Modeling code records ▸
>> Begin

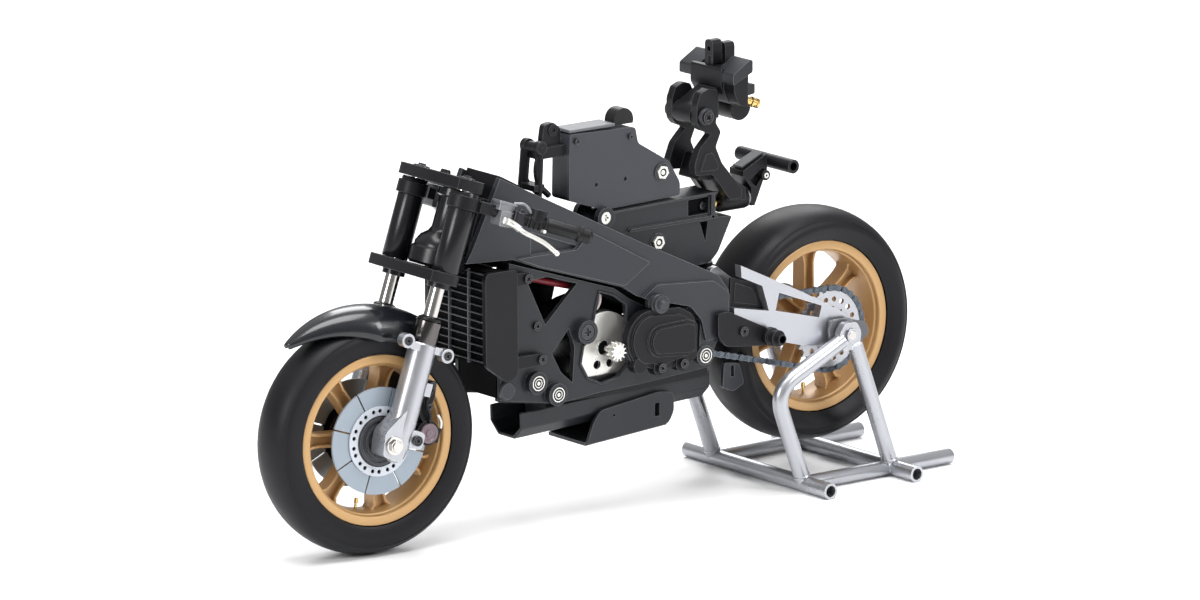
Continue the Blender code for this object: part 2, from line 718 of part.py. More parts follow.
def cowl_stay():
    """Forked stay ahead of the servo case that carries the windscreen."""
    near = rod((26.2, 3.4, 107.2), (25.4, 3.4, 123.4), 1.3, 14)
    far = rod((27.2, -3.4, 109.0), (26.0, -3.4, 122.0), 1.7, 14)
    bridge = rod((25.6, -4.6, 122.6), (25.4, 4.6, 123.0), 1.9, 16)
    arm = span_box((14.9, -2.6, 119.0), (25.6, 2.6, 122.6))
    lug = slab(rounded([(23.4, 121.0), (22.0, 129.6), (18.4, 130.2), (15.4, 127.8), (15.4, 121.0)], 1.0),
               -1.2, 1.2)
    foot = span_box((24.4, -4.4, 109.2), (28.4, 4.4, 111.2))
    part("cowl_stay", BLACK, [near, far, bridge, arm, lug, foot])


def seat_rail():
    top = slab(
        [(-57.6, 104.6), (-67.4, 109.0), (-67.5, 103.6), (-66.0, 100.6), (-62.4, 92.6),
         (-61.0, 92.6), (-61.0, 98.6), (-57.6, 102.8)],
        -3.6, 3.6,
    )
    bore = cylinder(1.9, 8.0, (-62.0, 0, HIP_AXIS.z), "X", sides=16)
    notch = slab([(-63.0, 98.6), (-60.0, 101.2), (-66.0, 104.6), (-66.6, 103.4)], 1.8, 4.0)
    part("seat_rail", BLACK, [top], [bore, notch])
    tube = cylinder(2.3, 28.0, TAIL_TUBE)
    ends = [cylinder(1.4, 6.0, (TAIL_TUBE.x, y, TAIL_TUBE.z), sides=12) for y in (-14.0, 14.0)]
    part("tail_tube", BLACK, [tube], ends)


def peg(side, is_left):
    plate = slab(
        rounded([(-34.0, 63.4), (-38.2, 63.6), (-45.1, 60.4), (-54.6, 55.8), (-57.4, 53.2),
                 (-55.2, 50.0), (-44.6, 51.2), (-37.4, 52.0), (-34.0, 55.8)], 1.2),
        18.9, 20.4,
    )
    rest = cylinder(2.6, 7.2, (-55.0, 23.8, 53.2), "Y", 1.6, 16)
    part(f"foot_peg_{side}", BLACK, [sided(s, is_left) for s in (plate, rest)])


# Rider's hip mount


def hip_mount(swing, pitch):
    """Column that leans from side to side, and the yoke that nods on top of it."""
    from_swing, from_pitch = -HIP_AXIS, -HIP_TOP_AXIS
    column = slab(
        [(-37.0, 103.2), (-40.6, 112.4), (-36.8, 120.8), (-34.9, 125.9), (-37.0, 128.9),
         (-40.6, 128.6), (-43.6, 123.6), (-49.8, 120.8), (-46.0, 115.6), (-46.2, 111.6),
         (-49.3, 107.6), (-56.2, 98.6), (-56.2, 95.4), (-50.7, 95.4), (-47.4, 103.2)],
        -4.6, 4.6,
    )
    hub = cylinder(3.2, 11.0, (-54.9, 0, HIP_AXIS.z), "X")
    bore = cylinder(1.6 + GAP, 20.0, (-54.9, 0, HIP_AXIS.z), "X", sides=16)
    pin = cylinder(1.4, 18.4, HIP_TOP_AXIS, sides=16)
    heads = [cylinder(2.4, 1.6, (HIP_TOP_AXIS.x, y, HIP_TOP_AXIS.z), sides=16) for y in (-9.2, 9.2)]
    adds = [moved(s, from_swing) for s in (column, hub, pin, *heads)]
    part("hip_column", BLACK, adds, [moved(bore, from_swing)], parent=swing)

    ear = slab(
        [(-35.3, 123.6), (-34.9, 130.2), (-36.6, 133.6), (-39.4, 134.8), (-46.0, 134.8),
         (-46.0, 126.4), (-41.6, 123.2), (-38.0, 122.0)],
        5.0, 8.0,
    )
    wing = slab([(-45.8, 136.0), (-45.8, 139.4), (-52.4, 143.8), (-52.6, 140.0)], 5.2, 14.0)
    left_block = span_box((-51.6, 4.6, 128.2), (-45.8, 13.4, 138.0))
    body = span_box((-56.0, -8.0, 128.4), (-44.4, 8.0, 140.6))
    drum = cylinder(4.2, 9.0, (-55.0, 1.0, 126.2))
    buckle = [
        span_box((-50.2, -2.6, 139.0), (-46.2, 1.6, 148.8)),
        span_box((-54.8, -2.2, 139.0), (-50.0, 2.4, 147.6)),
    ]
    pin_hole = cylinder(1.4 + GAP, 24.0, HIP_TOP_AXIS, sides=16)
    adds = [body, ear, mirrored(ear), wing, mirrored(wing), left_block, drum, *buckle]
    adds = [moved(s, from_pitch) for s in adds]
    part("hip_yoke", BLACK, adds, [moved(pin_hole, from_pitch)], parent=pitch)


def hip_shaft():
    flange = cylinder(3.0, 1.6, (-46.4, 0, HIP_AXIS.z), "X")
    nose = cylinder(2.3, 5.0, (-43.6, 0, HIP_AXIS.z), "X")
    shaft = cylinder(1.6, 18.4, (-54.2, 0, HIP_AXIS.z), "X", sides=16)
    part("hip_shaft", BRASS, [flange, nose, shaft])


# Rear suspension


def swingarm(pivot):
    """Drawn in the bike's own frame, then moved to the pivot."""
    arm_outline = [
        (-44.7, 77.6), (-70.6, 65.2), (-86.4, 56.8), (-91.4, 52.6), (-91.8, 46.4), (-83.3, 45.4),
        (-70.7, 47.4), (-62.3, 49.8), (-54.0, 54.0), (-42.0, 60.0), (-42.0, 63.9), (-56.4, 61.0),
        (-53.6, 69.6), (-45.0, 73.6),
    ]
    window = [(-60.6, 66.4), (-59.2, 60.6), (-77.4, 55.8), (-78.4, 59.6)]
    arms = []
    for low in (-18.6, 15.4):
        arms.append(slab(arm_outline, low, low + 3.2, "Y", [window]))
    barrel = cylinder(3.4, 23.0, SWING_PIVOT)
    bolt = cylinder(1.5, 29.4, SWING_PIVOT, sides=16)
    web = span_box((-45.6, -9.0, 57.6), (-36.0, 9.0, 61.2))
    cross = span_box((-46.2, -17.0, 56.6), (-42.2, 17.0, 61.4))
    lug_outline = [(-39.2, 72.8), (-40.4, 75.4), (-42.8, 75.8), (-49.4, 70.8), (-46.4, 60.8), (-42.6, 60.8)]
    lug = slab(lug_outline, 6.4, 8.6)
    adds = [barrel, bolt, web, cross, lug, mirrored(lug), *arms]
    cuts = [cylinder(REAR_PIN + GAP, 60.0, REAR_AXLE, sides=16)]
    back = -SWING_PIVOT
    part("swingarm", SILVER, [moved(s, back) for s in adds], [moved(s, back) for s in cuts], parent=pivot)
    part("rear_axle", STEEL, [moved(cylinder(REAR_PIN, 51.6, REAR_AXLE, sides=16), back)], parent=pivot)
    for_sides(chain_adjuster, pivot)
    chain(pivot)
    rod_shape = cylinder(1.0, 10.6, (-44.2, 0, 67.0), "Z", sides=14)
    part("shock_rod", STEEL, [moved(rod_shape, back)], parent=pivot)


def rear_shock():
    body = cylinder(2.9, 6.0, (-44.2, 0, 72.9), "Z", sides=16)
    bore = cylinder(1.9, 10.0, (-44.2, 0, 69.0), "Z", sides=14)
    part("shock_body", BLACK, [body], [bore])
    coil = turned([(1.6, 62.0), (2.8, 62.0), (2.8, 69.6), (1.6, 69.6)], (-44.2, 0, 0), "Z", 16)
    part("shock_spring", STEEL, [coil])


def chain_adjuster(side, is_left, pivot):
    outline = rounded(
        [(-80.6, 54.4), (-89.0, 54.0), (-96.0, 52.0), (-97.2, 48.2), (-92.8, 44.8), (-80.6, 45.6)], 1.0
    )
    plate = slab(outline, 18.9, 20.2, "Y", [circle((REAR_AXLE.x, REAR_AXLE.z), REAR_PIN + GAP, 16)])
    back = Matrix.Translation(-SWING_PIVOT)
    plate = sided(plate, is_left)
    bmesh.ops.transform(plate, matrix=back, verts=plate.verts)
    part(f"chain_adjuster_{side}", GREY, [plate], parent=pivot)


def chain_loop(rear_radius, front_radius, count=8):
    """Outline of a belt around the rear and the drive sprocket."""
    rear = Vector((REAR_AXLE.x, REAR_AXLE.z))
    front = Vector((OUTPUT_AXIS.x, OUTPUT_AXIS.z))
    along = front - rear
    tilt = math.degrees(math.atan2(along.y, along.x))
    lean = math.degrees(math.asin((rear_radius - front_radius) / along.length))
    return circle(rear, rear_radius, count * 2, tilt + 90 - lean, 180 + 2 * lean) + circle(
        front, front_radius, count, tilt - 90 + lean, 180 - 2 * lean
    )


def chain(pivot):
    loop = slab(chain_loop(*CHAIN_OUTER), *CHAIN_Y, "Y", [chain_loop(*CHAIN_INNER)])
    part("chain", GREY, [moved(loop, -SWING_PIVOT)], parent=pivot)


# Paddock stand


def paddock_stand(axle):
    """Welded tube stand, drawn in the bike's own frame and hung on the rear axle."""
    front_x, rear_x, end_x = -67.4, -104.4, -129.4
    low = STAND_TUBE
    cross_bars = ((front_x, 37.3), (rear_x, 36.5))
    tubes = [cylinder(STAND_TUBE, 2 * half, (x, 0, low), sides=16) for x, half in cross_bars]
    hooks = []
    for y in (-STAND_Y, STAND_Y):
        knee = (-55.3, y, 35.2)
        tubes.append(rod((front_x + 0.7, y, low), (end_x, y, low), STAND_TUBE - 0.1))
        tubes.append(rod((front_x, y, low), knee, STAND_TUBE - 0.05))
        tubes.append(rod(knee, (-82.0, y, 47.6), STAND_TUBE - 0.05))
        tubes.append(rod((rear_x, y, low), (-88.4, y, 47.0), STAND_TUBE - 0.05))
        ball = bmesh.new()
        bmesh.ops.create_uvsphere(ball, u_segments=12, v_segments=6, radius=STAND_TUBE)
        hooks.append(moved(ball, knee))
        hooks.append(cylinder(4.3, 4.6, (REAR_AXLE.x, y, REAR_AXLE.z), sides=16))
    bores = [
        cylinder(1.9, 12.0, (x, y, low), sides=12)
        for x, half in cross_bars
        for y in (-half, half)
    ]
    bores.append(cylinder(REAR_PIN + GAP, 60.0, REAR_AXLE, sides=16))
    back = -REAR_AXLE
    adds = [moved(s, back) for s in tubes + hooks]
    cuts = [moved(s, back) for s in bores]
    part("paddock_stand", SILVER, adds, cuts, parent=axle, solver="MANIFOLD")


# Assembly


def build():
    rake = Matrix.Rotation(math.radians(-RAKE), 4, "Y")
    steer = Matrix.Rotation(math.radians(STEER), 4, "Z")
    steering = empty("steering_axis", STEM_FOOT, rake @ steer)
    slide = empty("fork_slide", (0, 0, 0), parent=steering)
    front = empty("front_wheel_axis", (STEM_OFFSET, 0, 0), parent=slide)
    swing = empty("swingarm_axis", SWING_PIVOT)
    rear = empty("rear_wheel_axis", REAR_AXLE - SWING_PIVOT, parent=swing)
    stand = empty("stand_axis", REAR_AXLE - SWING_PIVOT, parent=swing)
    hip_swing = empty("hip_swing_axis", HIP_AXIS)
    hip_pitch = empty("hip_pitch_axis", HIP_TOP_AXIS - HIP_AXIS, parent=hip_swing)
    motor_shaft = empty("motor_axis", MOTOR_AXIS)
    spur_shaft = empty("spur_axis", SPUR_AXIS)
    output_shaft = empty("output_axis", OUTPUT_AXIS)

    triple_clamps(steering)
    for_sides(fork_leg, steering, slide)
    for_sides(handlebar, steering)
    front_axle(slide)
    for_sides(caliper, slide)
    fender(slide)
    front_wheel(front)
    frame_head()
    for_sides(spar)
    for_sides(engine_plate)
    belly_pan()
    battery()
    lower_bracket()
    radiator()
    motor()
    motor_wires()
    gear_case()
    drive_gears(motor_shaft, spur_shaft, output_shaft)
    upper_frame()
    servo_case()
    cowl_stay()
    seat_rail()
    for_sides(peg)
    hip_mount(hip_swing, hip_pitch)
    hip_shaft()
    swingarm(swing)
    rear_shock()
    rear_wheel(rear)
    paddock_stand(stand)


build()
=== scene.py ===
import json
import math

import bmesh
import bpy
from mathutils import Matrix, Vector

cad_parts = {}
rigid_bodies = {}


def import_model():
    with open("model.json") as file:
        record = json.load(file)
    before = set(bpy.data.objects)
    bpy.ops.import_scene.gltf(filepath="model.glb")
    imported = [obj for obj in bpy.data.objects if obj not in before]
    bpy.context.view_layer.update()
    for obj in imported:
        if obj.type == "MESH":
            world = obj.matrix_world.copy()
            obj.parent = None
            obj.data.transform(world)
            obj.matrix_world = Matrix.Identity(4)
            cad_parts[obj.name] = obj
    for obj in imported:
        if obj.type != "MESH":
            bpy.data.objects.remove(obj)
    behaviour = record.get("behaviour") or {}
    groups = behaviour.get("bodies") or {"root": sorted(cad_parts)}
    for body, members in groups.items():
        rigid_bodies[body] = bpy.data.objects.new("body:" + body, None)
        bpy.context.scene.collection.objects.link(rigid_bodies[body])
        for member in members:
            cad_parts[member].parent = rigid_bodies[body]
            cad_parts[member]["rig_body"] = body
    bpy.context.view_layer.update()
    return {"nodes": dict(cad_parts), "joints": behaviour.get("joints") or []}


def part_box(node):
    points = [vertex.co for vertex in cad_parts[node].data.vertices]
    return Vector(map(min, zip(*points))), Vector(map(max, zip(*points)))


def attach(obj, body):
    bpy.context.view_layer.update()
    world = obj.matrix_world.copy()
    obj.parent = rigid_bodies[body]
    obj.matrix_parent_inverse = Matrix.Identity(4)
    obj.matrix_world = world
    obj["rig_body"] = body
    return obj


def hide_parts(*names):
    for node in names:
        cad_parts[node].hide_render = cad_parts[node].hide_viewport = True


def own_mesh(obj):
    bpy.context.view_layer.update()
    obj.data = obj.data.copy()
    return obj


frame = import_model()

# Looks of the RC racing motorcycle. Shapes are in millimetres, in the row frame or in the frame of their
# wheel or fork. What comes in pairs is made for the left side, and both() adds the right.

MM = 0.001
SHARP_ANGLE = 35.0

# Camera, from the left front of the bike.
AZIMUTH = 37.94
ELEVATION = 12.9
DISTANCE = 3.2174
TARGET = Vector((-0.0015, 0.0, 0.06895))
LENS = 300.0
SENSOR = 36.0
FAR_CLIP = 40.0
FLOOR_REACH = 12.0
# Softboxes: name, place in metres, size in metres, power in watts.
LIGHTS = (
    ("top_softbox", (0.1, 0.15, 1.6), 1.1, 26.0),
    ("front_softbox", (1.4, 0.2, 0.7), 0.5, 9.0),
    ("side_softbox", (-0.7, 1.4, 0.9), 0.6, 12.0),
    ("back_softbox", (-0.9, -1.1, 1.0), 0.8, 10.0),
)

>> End
>> Begin

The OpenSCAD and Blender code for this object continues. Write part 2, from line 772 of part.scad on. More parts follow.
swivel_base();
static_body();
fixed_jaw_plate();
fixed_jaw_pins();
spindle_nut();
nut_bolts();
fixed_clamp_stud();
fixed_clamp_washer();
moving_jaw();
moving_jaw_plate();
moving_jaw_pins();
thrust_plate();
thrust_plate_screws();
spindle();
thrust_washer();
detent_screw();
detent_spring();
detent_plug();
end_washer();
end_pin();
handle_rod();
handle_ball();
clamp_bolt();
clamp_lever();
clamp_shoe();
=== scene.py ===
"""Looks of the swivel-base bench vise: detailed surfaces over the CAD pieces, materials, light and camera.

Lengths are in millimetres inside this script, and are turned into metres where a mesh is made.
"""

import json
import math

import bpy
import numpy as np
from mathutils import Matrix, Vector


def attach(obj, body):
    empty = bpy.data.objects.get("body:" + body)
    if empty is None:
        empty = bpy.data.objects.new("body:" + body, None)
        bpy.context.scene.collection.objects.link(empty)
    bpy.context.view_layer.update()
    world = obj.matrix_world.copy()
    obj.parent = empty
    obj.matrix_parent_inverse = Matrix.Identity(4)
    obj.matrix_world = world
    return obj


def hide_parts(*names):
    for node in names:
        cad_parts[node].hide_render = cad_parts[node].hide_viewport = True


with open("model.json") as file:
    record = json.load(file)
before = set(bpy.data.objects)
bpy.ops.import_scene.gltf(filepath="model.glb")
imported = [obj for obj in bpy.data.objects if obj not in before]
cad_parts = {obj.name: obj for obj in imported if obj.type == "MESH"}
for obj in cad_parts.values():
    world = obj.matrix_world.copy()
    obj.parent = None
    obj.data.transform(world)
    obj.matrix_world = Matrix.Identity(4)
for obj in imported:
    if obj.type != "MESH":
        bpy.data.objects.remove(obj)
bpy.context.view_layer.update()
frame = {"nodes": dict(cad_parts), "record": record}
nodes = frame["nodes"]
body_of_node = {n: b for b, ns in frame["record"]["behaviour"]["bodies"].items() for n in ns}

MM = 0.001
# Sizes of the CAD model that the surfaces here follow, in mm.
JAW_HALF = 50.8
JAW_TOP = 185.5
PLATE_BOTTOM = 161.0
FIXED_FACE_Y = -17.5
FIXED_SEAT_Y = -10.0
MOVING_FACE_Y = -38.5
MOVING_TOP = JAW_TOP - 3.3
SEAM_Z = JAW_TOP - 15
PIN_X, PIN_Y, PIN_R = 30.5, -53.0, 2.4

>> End

WHAT IS BEING ASKED ▸
Transcribe the records above exactly, beginning at the line that contains "Continue the Blender" and ending with the line that contains "arm, lug, foot])", both included, and nothing else.

PROBLEM SOLUTION ▸
Continue the Blender code for this object: part 2, from line 718 of part.py. More parts follow.
def cowl_stay():
    """Forked stay ahead of the servo case that carries the windscreen."""
    near = rod((26.2, 3.4, 107.2), (25.4, 3.4, 123.4), 1.3, 14)
    far = rod((27.2, -3.4, 109.0), (26.0, -3.4, 122.0), 1.7, 14)
    bridge = rod((25.6, -4.6, 122.6), (25.4, 4.6, 123.0), 1.9, 16)
    arm = span_box((14.9, -2.6, 119.0), (25.6, 2.6, 122.6))
    lug = slab(rounded([(23.4, 121.0), (22.0, 129.6), (18.4, 130.2), (15.4, 127.8), (15.4, 121.0)], 1.0),
               -1.2, 1.2)
    foot = span_box((24.4, -4.4, 109.2), (28.4, 4.4, 111.2))
    part("cowl_stay", BLACK, [near, far, bridge, arm, lug, foot])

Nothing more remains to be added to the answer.